The Civil Rights Act of 1991 explicitly forbids the dual list response to disparate impact. 42 U.S.C. §2000e-2(l).… Public employers have other options. One will suffice here. Instead of making rank-order promotions, Chicago could have created bands reflecting the standard error of measurement. For example, the Department could have treated all scores in the range 96-100 as functionally identical and made promotions by lot from that band; when all test-takers with those scores had been promoted, the Department could have pooled scores in the range 91-95 and promoted randomly from that group, and so on. That procedure would have respected the limits of the exam’s accuracy while avoiding any resort to race or ethnicity. Given options of this kind, the City’s two-list procedure cannot be thought compelled. Indeed, it is hard to credit the Department’s assertion that it viewed rank-order promotions as unsupportable when that is how it actually used the exam. After creating racially segregated lists, the Department promoted in rank-order sequence from each list!

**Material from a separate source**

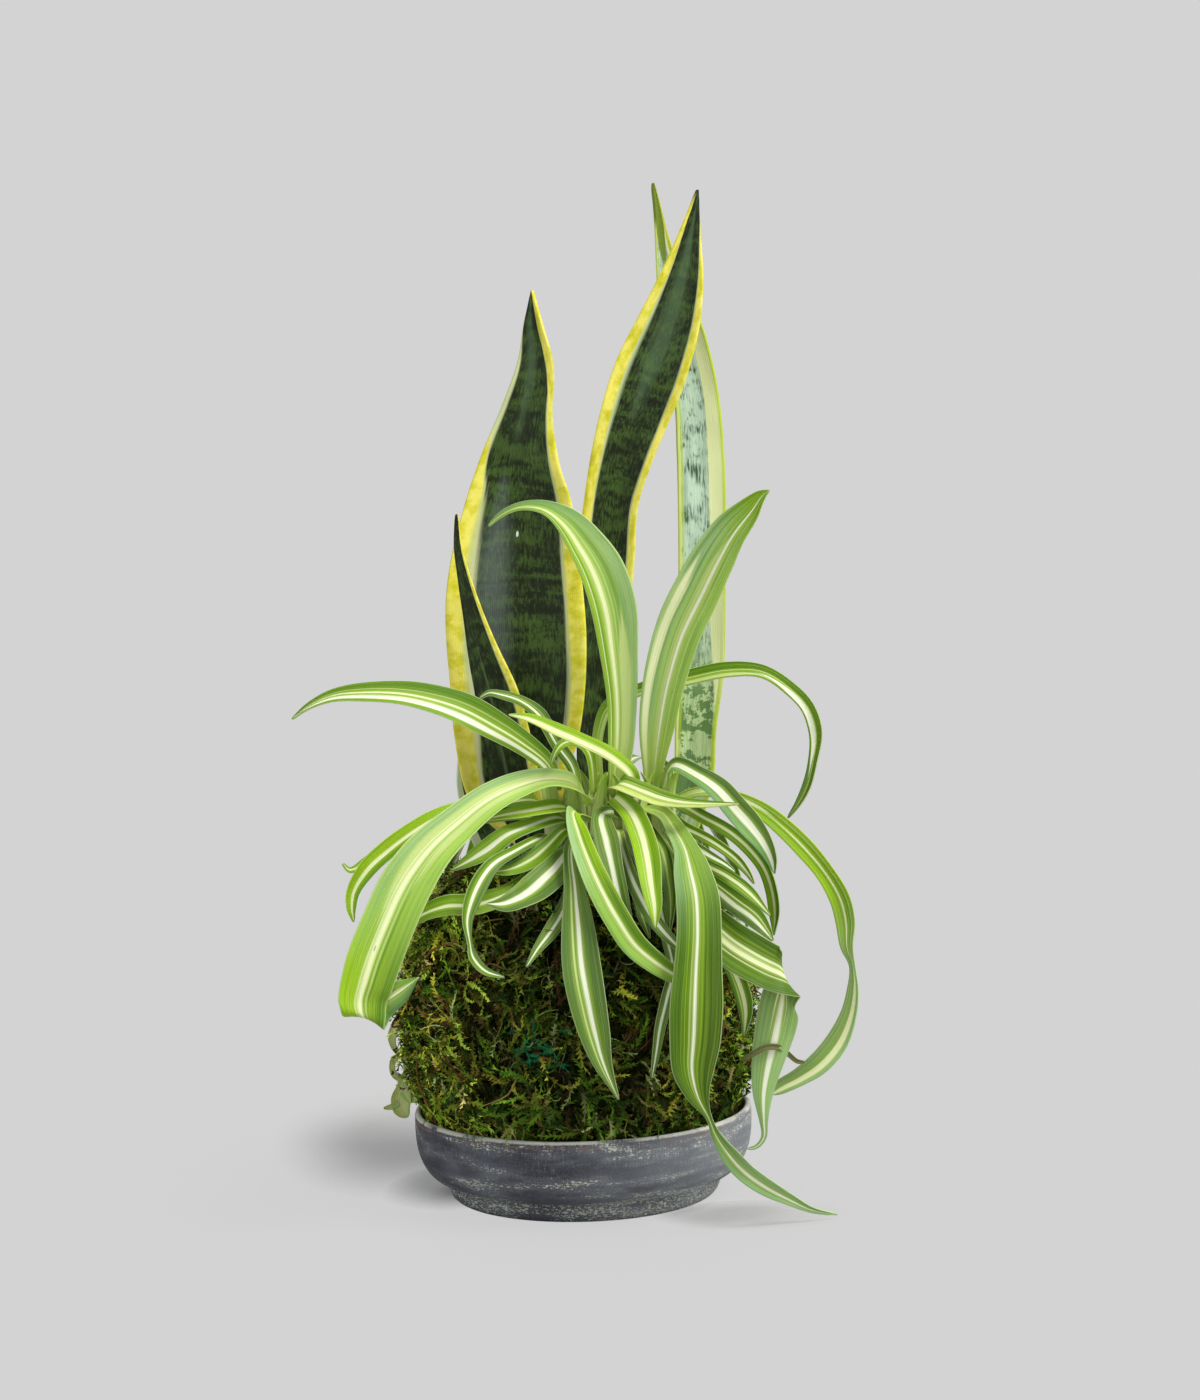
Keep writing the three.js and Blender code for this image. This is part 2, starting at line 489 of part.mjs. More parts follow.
const twoDigits = (n) => String(n).padStart(2, '0');
SPIDER_LEAVES.forEach((leaf, i) => spiderLeaf(`spider_leaf_${twoDigits(i + 1)}`, leaf));
REAR_LEAVES.forEach((leaf, i) => {
  const turn = THREE.MathUtils.degToRad(leaf.heading);
  const out = [Math.cos(turn), Math.sin(turn)];
  const [stem, height, width] = leaf.from;
  const [x, y] = REAR_STEMS[stem];
  const faces = [[-out[0], -out[1], 1.2], [out[0] * 0.6, out[1] * 0.6, 0.8], [out[0], out[1], 0]];
  const { root } = base(stem, height, width, faces[0], [x + out[0], y + out[1], REAR_STEM_TOP + 3]);
  spiderLeaf(`rear_leaf_${i + 1}`, { ...leaf, faces, rows: archedRows(root, leaf) });
});

// The clumps: short stems joined at their foot by a knot of old leaf bases.
function clump(stems, foot, top, knot) {
  let solid = toSolid(knot);
  for (const [x, y] of Object.values(stems)) {
    solid = solid.add(toSolid(upright(x, y, foot, top, STEM_RADIUS, STEM_RADIUS, 9)));
  }
  return toGeometry(solid);
}
const frontKnot = new THREE.SphereGeometry(1, 16, 10).scale(31, 12, 7).translate(15, -22, 147);
const rearKnot = new THREE.SphereGeometry(1, 14, 8).scale(12, 6, 6).translate(8, 53, 137);
place('spider_crown', clump(STEMS, STEM_FOOT, STEM_TOP, frontKnot), crownGreen);
place('rear_crown', clump(REAR_STEMS, REAR_STEM_FOOT, REAR_STEM_TOP, rearKnot), crownGreen);

// ---------------------------------------------------------------- ball of moss and soil
// The ball's outline, [radius, height], from the flat that it rests on to its mouth.
const ballOutline = [
  [30, BALL_REST], [44, BALL_REST], [53, 12], [61, 20], [65.5, 29], [68, 38], [71, 45], [74.5, 54],
  [76, 66], [75.5, 80], [73.5, 94], [70.5, 108], [66.5, 120], [60.5, 131], [53, 140], [45, 146],
  [MOUTH_RADIUS, SOIL_TOP + 1],
];

// Tufts stand out of the moss all round, but none under the ball or inside the rim.
function tufts(turn, height) {
  const columns = Math.cos(turn * 17 + 1.2 * Math.sin(height * 0.17));
  const rows = Math.cos(height * 0.43 + 1.4 * Math.sin(turn * 4));
  const lumps = Math.sin(turn * 5 + height * 0.06) * Math.sin(height * 0.11 - turn * 2);
  const clear = THREE.MathUtils.smoothstep(height, 38, 50);
  return clear * (2.1 * columns * rows + 1.2 * lumps);
}

const ballCurve = new THREE.SplineCurve(ballOutline.map(([r, z]) => new THREE.Vector2(r, z)));
const outerRows = ballCurve.getSpacedPoints(MOSS_ROWS).map((p) => [p.x, Math.max(p.y, BALL_REST)]);
const innerRows = ballOutline.filter((_, i) => i % 2 === 0).map(([radius, height]) => [
  radius - MOSS_THICKNESS, Math.max(height, BALL_REST + MOSS_THICKNESS)]);

function mossShell() {
  const outer = [[0, BALL_REST], ...outerRows];
  const inner = [[0, BALL_REST + MOSS_THICKNESS], ...innerRows].reverse();
  const geometry = turned([...outer, ...inner], MOSS_FACETS);
  const position = geometry.attributes.position;
  const rows = outer.length + inner.length;
  for (let i = 0; i < position.count; i += 1) {
    if (i % rows < outer.length) {
      const [x, y, z] = [position.getX(i), position.getY(i), position.getZ(i)];
      const radius = Math.hypot(x, y);
      const turn = Math.atan2(y, x);
      const stretch = radius > 1 ? 1 + tufts(turn, z) / radius : 1;
      position.setXYZ(i, x * stretch, y * stretch, z);
    }
  }
  return geometry.translate(BALL_X, 0, 0);
}

function soilCore() {
  const outline = innerRows.map(([radius, height]) => [
    Math.max(radius - GAP, 0), Math.min(height + (height < BALL_MIDDLE ? GAP : -GAP), SOIL_TOP)]);
  const floor = BALL_REST + MOSS_THICKNESS + GAP;
  return turned([[0, floor], ...outline, [0, SOIL_TOP]], MOSS_FACETS / 2).translate(BALL_X, 0, 0);
}

// The plain holes that the plants stand in.
const HOLE_TOP = 172;
const holes = [
  upright(15, -21, STEM_FOOT - GAP, HOLE_TOP, 35, 17, 24),
  upright(8, 53, REAR_STEM_FOOT - GAP, HOLE_TOP, 13, 7, 16),
];
for (const leaf of SNAKE_LEAVES) {
  const [x, y, z, width] = leaf.rows[0];
  const [xTop, yTop, , wide] = leaf.rows[1];
  const half = (Math.abs(xTop - x) + Math.max(width, wide)) / 2 + 2;
  const foot = z - Math.abs(xTop - x) * SNAKE_TILT - GAP;
  holes.push(upright((x + xTop) / 2, (y + yTop) / 2 - 1, foot, HOLE_TOP, half, 5, 16));
}

function bored(geometry) {
  let solid = toSolid(geometry);
  for (const hole of holes) solid = solid.subtract(toSolid(hole));
  return toGeometry(solid);
}
place('soil_core', bored(soilCore()), soilBrown);
place('moss_wrap', bored(mossShell()), mossGreen);

export default plant;
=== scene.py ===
# %% [markdown]
# # A kokedama: two plants growing in a ball of moss
# A kokedama is a ball of heavy soil wrapped in sheet moss, with plants growing out of its top.
# This one stands in a worn stoneware saucer. A clump of spider plants arches out of the
# front, and a snake plant's stiff leaves stand behind it.
# The lesson goes from outside in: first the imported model, the camera and the light, then
# the saucer, the leaves and the crown that they grow from, and the moss last, because
# it has to fill what is left between them.

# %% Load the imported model
import math

import bpy
import numpy as np
from mathutils import Matrix, Vector, noise


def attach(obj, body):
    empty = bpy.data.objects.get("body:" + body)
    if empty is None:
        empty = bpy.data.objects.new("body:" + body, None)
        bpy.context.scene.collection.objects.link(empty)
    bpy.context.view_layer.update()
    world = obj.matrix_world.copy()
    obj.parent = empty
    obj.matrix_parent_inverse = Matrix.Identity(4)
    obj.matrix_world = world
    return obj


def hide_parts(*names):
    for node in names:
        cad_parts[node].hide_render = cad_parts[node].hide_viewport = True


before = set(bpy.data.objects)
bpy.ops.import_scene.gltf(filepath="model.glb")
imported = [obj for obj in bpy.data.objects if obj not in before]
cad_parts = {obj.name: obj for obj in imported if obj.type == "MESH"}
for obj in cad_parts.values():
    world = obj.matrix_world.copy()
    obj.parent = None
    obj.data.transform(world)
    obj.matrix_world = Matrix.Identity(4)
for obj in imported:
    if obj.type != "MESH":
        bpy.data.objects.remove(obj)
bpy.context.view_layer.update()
MM = 0.001
print("nodes in the frame:", len(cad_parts))

# %% [markdown]
# ## The camera
# A long lens a good step away keeps the upright leaves from leaning together. The camera
# looks down a few degrees, so that the saucer's rim is a narrow ellipse, and it is rolled
# by a degree and a half, because the saucer stands a little higher at its right.

# %% Place the camera
CAMERA_PLACE = Vector((0.0127, -1.3, 0.315))
CAMERA_DIP = math.radians(4.2)
CAMERA_ROLL = -0.027
PICTURE_HEIGHT = 1400
FOCAL_PIXELS = 2955
SENSOR = 36


def deselect():
    """Leaves no object selected."""
    bpy.ops.object.select_all(action="DESELECT")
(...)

As for the relief granted, however, the proofs simply didn’t go as far as the plaintiffs suggested or the trial judge ordered. One short passage related to sequential damages shows why:

Even in a world of grade inflation, where teachers living far from Lake Wobegon think nothing of rating all students as “above average,” it is hard to swallow a conclusion that all candidates held back from promotion to lieutenant in 1986 were sure to become captains.

In addition, the panel found fault with the scale of the compensatory damages awards, the front pay award, and other relief.

The Circuit Court also gave a none-too-subtle suggestion to the parties about its preferences for the next stage:

Perhaps what we have said will lead the litigants to resolve these remaining issues (and the remaining firefighters’ claims) amicably rather than slug it out again in the courtroom. We hope so; this dispute is approaching its third decade.

Both sides should take the hint. Most trial judges in this position certainly will—and a U.S. District Judge can be remarkably creative when he or she wants the parties to settle, especially on remand.